#### WHAT YOU SHOULD DO:
Extract each line holding the word "parts" from the entries.

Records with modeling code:
>> START
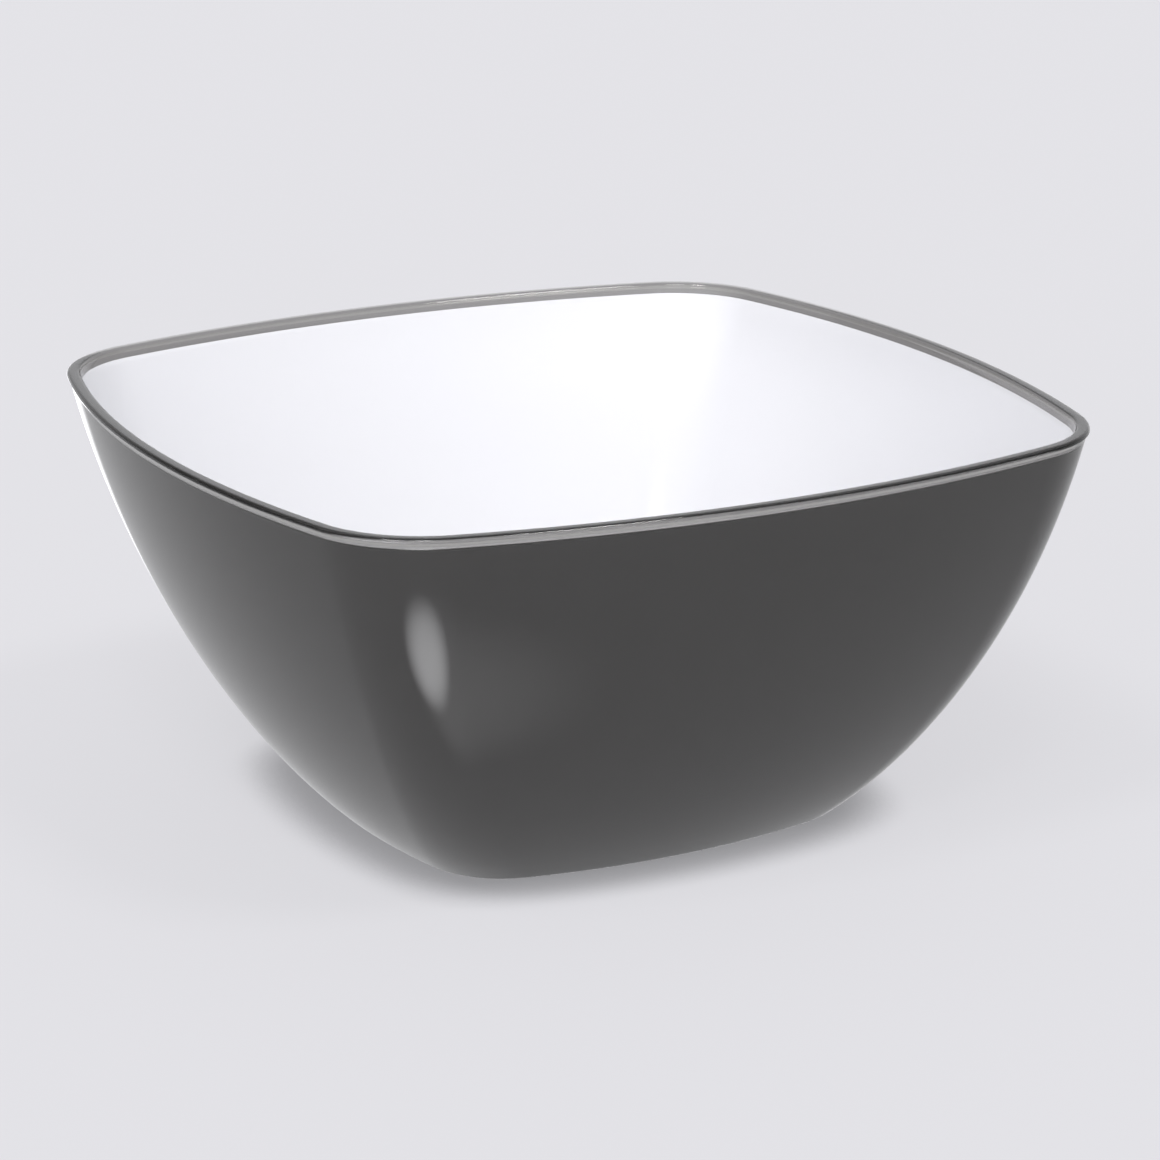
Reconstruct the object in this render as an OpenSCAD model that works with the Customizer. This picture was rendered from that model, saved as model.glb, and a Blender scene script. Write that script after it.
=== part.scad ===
// Rounded-square serving bowl made of two bonded mouldings.
// The outer shell is smoked clear plastic and carries the rim and the foot.
// The inner liner is opaque white plastic and stops a little below the rim.
// The origin is the centre of the foot, on the table; the sides face X and Y, and +Z is up.

/* [Overall size] */
// Width over the rim bead, across the middles of two opposite sides
rim_w = 250; // [230:1:280]
// Height from the table to the top of the rim
bowl_h = 115.5; // [100:0.5:130]
// Width of the foot where the wall would meet the table, across the middles of the sides
foot_w = 134.2; // [120:0.2:150]

/* [Outline] */
// Radius of the gently bowed sides at the rim
rim_side_r = 352; // [250:1:500]
// Radius of the bowed sides at the foot
foot_side_r = 195; // [140:1:260]
// Radius of the rounded corners at the rim
rim_corner_r = 35; // [30:0.5:50]
// Radius of the rounded corners at the foot
foot_corner_r = 25.4; // [20:0.2:32]
// How late the corners open out on the way up: 1 is evenly, more is nearer the rim
corner_growth = 4; // [1:0.5:5]

/* [Wall curve] */
// Slope of the wall as it leaves the foot, in degrees above the table
foot_slope = 41; // [36:1:55]
// Length of the wall curve's pull along that slope
foot_pull = 25.5; // [15:0.5:35]
// Lean of the wall at the rim, in degrees outwards from upright
rim_lean = 12; // [6:0.5:18]
// Length of the wall curve's pull down from the rim along that lean
rim_pull = 58; // [40:1:65]

/* [Walls] */
// Thickness of the shell's wall
shell_t = 2.2; // [1.6:0.1:2.6]
// Thickness of the liner's wall and floor
liner_t = 1.1; // [0.8:0.1:2]
// Thickness of the shell's floor
shell_floor_t = 2; // [1.6:0.1:3]
// Height over which each floor curves up into its wall
floor_rise = 5; // [3:0.5:8]

/* [Rim] */
// Height of the clear band inside the bowl, between the liner's edge and the top of the rim
clear_band_h = 3; // [2.5:0.1:6]
// How much lower the liner's sloping top edge is at the joint than inside the bowl
liner_edge_fall = 0.7; // [0.2:0.1:1.2]
// How far the rim's bead stands out from the wall
bead_out = 0.6; // [0.3:0.1:1]
// Height of the bead
bead_h = 1.4; // [1.3:0.1:2]
// Radius of the rounding under the bead
bead_under_r = 0.25; // [0.1:0.05:0.3]
// Radius of the rim's outer top edge
outer_edge_r = 1; // [0.4:0.1:1]
// Radius of the rim's inner top edge
inner_edge_r = 1.1; // [0.4:0.1:1.3]

/* [Foot] */
// Width of the flat ring that the bowl stands on
foot_ring_w = 3; // [2:0.5:6]
// Height of the recess inside that ring
recess_h = 1.2; // [0.5:0.1:2]
// Height over which the foot's outer edge is rounded
foot_round_h = 1.2; // [0.6:0.2:3]

/* [Smoothness] */
// Facets along each side of the outline
side_steps = 10; // [6:2:12]
// Facets round each corner of the outline
corner_steps = 8; // [6:1:10]
// Facets up the outside of the wall
outer_steps = 14; // [10:1:18]
// Facets up the inside of the wall
inner_steps = 12; // [8:1:16]
// Facets where a floor curves into a wall
blend_steps = 4; // [3:1:5]
// Turn of each facet round a rim edge, in degrees
edge_turn = 22.5; // [22.5, 30, 45]

/* [Hidden] */

foot_half = foot_w / 2;
wall_half = rim_w / 2 - bead_out;
wall_top = bowl_h - bead_h;
liner_top = bowl_h - clear_band_h;
shell_floor = recess_h + shell_floor_t;
liner_floor = shell_floor + liner_t;
both_t = shell_t + liner_t;

// The outside of the wall, as half-width and height: a cubic curve from the foot to under the bead
wall_foot = [foot_half, 0];
wall_rim = [wall_half, wall_top];
foot_handle = wall_foot + foot_pull * [cos(foot_slope), sin(foot_slope)];
rim_handle = wall_rim - rim_pull * [sin(rim_lean), cos(rim_lean)];

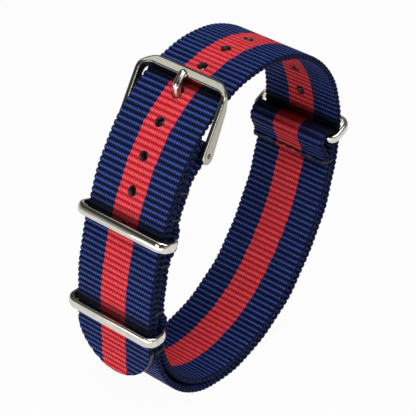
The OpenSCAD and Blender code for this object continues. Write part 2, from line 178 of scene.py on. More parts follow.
# Colours as a screen shows them
# The crest colours carry a painted highlight, and the gap colours painted shade between the ribs
LIT_CREST_BLUE, LIT_CREST_RED = (66, 95, 180), (255, 96, 106)
SHADED_GAP_BLUE, SHADED_GAP_RED = (3, 7, 36), (180, 15, 29)
# Painted shade where the metal shadows the webbing and in the crevice over the ring's fold
METAL_SHADE_BLUE, METAL_SHADE_RED = (4, 4, 12), (74, 5, 14)
BRIGHT_STEEL = (216, 213, 202)
SATIN_STEEL = (172, 170, 158)
WORN_STEEL = (168, 164, 154)
# Painted shade on the sides of the buckle's arms that face the webbing
INSIDE_SHADE_STEEL = (60, 56, 49)
# Painted shade for the spring bar's tips, seen deep in the arms' bores
TIP_SHADE_STEEL = (52, 48, 42)


def arc_pair(along, across, first):
    """Radii and turns of two tangent arcs that make a quarter turn. The first turns by first degrees."""
    a = math.radians(first)
    det = (1 - math.cos(a)) * (1 - math.sin(a)) - math.sin(a) * math.cos(a)
    first_r = (across * (1 - math.sin(a)) - along * math.cos(a)) / det
    second_r = (along * (1 - math.cos(a)) - across * math.sin(a)) / det
    return [(first_r, a), (second_r, math.pi / 2 - a)]


def ahead(h):
    return np.array([math.sin(h), math.cos(h)])


def inward(h):
    return np.array([math.cos(h), -math.sin(h)])


MID_D = PLY_T + TAIL_GAP
FOLD_R = TUBE_R + FOLD_GAP
PIN_D = MID_D + PLY_T + FOLD_R
EYE_R = math.hypot(END_W, END_T) / 2 + EYE_GAP
ARCS = (
    arc_pair(LOOP_H - FRONT_Z, CROWN_Y, FRONT_TURN)
    + arc_pair(LOOP_D - CROWN_Y, LOOP_H - BACK_Z, EVEN_TURN)
    + arc_pair(BACK_Z, LOOP_D - FOOT_Y, EVEN_TURN)
    + arc_pair(FOOT_Y - MID_D, FRONT_Z, EVEN_TURN)
)


def go_on(place, r, length):
    point, h = place
    turned = h + length / r
    return point + r * (inward(h) - inward(turned)), turned


def arc_starts():
    """Distance along the loop, point and heading at the start of each arc, and at the loop's end."""
    starts = [(0.0, (np.array([strap_low.y, FRONT_Z]), 0.0))]
    for r, turn in ARCS:
        s, place = starts[-1]
        starts.append((s + r * turn, go_on(place, r, r * turn)))
    return starts


STARTS = arc_starts()
LOOP_L = STARTS[-1][0]
BACK_S = STARTS[4][0]


def place_at(s):
    """Point and heading at a distance along the loop's outline, which is the outer face of its outer ply."""
    if s <= 0:
        return STARTS[0][1][0] + np.array([0, s]), 0.0
    i = max(k for k in range(len(ARCS)) if s >= STARTS[k][0])
    return go_on(STARTS[i][1], ARCS[i][0], s - STARTS[i][0])


def at(s, depth):
    point, h = place_at(s)
    return point + depth * inward(h)


def run(u, depth):
    """The same along the whole main strap, whose second pass up the front lies under the tail."""
    if u <= LOOP_L:
        return at(u, depth)
    return at(u - LOOP_L, depth + MID_D)


def ease(t):
    return (1 - math.cos(math.pi * min(1, max(0, t)))) / 2


def swell(u, centre, flat, ramp):
    return ease((flat + ramp - abs(u - centre)) / ramp)


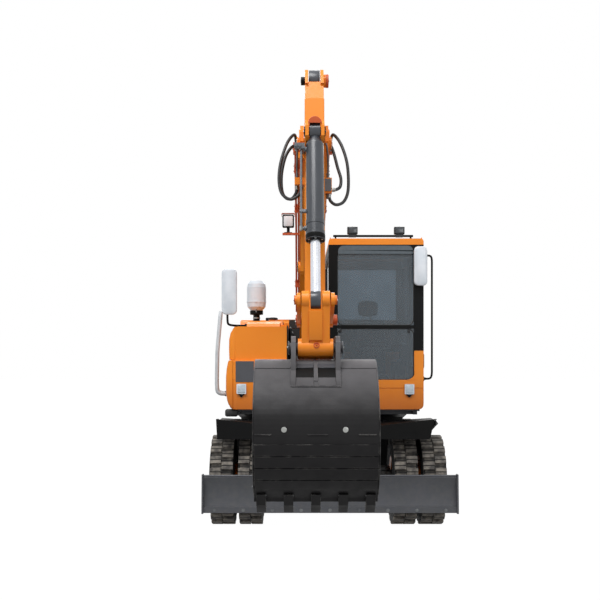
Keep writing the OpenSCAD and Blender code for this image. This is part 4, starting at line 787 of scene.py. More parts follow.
>> END
#### WORKED ANSWER:
The OpenSCAD and Blender code for this object continues. Write part 2, from line 178 of scene.py on. More parts follow.
Keep writing the OpenSCAD and Blender code for this image. This is part 4, starting at line 787 of scene.py. More parts follow.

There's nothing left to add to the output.